In obvious defiance of the ‘edict’ against the attitude of “my Marxism is better than yours”, the bearer of a goodwill message on behalf of a Chinese platform in Nigeria said Marxism – Leninism is not a model but something to be updated and read in the context of time and space. That is why the Chinese came to the position about ‘socialism with Chinese characteristics, he stated, adding that, as such, the conclusion that could be reached in Nigeria is unlikely to be the same with the one by which the Chinese have been able to raise hundreds of millions out of poverty within so short a time.

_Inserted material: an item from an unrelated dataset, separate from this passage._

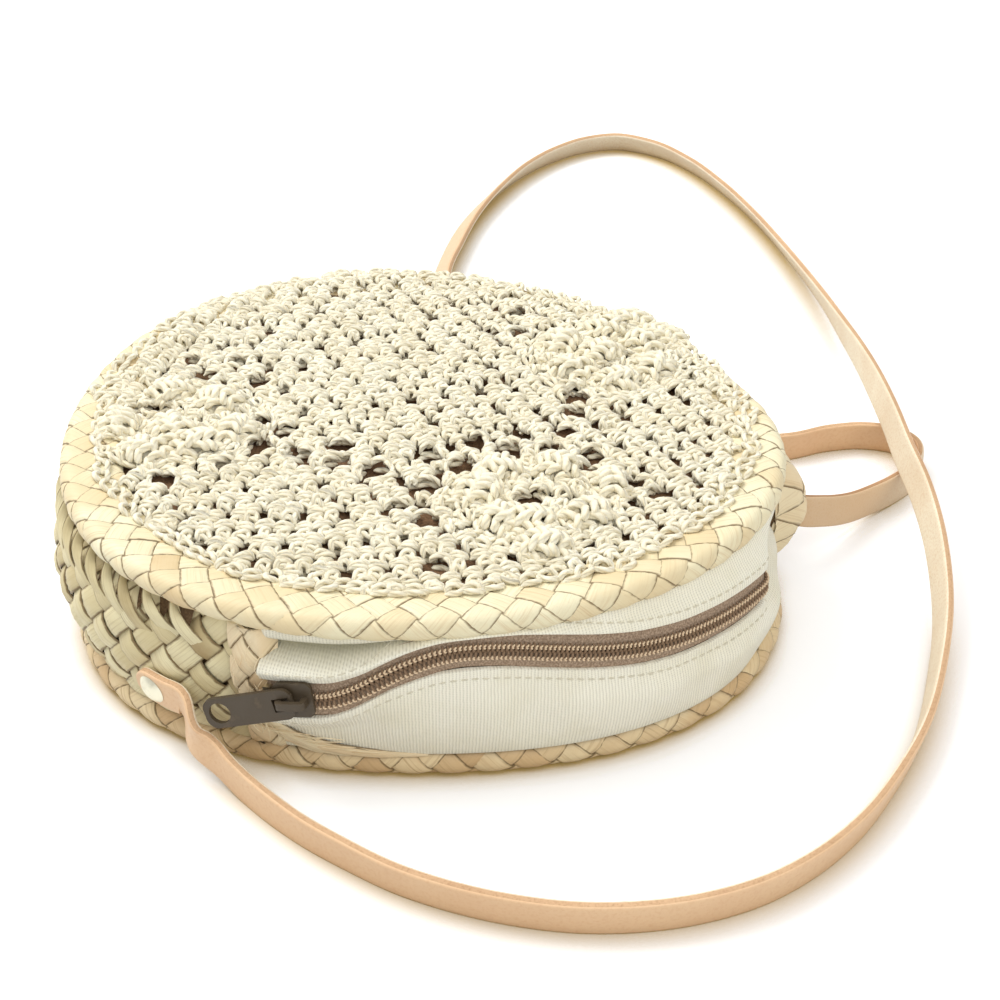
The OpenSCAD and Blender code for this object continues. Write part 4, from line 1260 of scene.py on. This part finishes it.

The speaker came closest to a discourse approach to Marxism which only the bearer of the goodwill message from the Ghana Socialist Movement evoked.
It remains an interesting paradox that promoters of dialectical materialism/classical Marxism in Nigeria do not reckon much with Marx as the actual originator of discourse analysis in his strong emphasis on consciousness but which he cautiously subordinated to the material.
It would require more Marxism-Leninism conferences in Nigeria to overcome the theoretical and organisational problems of building a fighting Left but what is clear is the strength of socialist sentiments, particularly in the wake of collapse of ruling class consensus in the face of escalation of the Nigerian crisis to its limits. It would be interesting reading the substantive topics and discussions at the conference sessions, with particular reference to problematising.
The conference ends Tuesday, January 23rd, 2024. A communique is expected. For a start, Intervention will publish Prof WO Alli’s welcome address as soon as it is confirmed publishable.